IN FIJI’S CUISINE
On a tiny little island in the Fijian archipelago, where the bluest of waters lap quietly on the shore, I sit on a private deck overlooking an infinity pool, sampling a divine dish called kokoda. I’m at Malamala Beach Club with Lance Seeto, a multi-award winning Australian chef and travel writer who is credited with starting a food revolution in Fiji. His mission: to reinvent the Fiji food scene for tourists, but also improve the cooking standards, diet, health and life expectancy in his adopted country.
Guests to Malamala can sample Seeto’s delicious a la carte menu (all made from scratch), including kokodo – a raw fish salad drizzled with milk that has been squeezed from coconut flesh scorched over hot rocks. There are watersports for those feeling energetic or you can laze the day away in one of the private beach cabanas – butler service for cocktails and food is only a phone call away!
Having travelled to Fiji several times, I’ll be honest and say that it was never at the top of my list as a foodie destination, but things have drastically changed here since my last visit. Seeto and other local chefs have been leading this change.
Back on the mainland, I’m staying at the beautiful Westin Denarau Island Resort & Spa, Fiji, to experience Underground Gourmet – a series of culinary events at Marriott International’s properties in Fiji, Samoa, New Caledonia and Far North Queensland. Each event features local chefs, produce and “underground” cooking techniques to bring to life the culture of this beautiful place.
During my visit, I attended the Coco Palms Cultural Experience, an outside dining event with traditional lovo cooking in an earth oven, kava tasting, Fijian music, dance and storytelling.
On other nights I sampled many of the 14 dining venues and was even treated to a private beachside dining experience.
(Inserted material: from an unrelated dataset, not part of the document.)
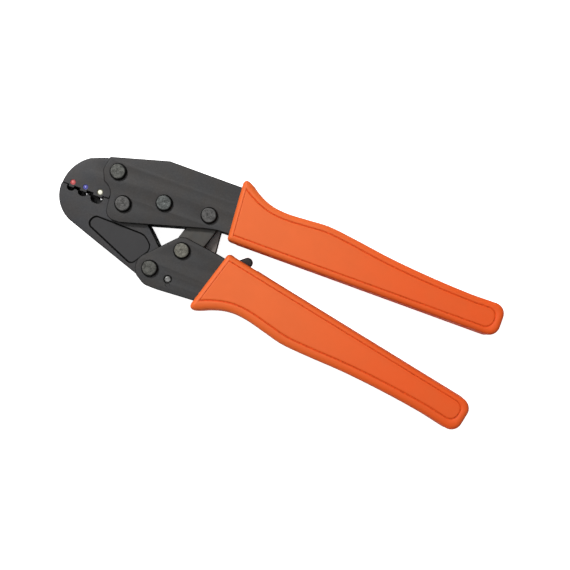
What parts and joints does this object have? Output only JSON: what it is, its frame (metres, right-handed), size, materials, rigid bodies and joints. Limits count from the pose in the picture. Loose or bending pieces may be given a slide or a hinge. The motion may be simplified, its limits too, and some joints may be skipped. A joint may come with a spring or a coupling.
{
  "type": "ratcheting crimping pliers",
  "caption": "Ratcheting hand crimping pliers with curved jaws, round die nests, a riveted toggle linkage, a release lever and moulded sleeve grips.",
  "frame": {"origin": "foot of the jaw pivot's axis, on the rear rivet heads' faces, which the tool lies on", "axes": "+X from the jaws to the grips along the dies' parting plane, +Y towards the upper handle, +Z the tool's thickness, out of its front face"},
  "size_m": [0.2143, 0.0764, 0.0216],
  "materials": {
    "oxide_steel": "black oxide, satin",
    "jaw_steel": "black oxide, satin",
    "rivet_steel": "scuffed black oxide",
    "bright_steel": "bright",
    "grip_plastic": "satin moulded orange plastic"
  },
  "bodies": {
    "frame": {"frame_plate_front": "oxide_steel", "frame_plate_rear": "oxide_steel", "fixed_jaw": "jaw_steel", "fixed_jaw_rivet_front": "rivet_steel", "fixed_jaw_rivet_rear": "rivet_steel", "jaw_pivot_rivet": "rivet_steel", "link_pivot_rivet": "rivet_steel", "upper_grip": "grip_plastic", "upper_tang_standoff": "rivet_steel"},
    "jaw": {"moving_jaw": "jaw_steel"},
    "link": {"link_plate_front": "oxide_steel", "link_plate_rear": "oxide_steel", "ratchet_plate": "oxide_steel"},
    "handle": {"handle_plate_front": "oxide_steel", "handle_plate_rear": "oxide_steel", "handle_pivot_rivet": "rivet_steel", "toggle_rivet": "rivet_steel", "spring_anchor_pin": "bright_steel", "pawl_pivot_pin": "bright_steel", "lower_grip": "grip_plastic", "lower_tang_standoff": "rivet_steel", "pawl_spring": "bright_steel"},
    "pawl": {"pawl_release_lever": "oxide_steel"}
  },
  "joints": [
    {"name": "link_swing", "type": "hinge", "parent": "frame", "child": "link", "pos_m": [0.0393, 0.0085, 0.0108], "axis": [0, 0, 1], "range_deg": [0, 27.5]},
    {"name": "handle_opening", "type": "hinge", "parent": "link", "child": "handle", "pos_m": [0.033, -0.0111, 0.0108], "axis": [0, 0, -1], "range_deg": [0, 55]},
    {"name": "jaw_opening", "type": "hinge", "parent": "frame", "child": "jaw", "pos_m": [0, 0, 0.0108], "axis": [0, 0, 1], "range_deg": [0, 12.93]},
    {"name": "lever_press", "type": "hinge", "parent": "handle", "child": "pawl", "pos_m": [0.0547, -0.0139, 0.0108], "axis": [0, 0, -1], "range_deg": [0, 12], "stiffness_Nm_per_rad": 0.05}
  ],
  "couplings": [
    {"joint": "link_swing", "follows": "handle_opening", "ratio": 0.5},
    {"joint": "jaw_opening", "follows": "handle_opening", "ratio": 0.235}
  ]
}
Another highlight was the fork-to-farm tour and lunch hosted by chef Prabhat Prawin. I toured the hotel’s very own farm, where they grow fresh produce such as lemongrass, eggplant, green beans and baby carrots for the fine dining restaurants including the Westin’s Zing and The Kitchen Grill instead of relying on imported or frozen goods. The farm also shares farming techniques with local suppliers and farmers. Over lunch I sampled the sweetest pineapple I have ever tasted, more kokoda, fresh coconut juice, mahi mahi fish fillets, Moroccan-spiced chicken, roast kumara and stunning desserts.
This trip has well and truly opened my eyes to the delights of this vibrant emerging culinary scene.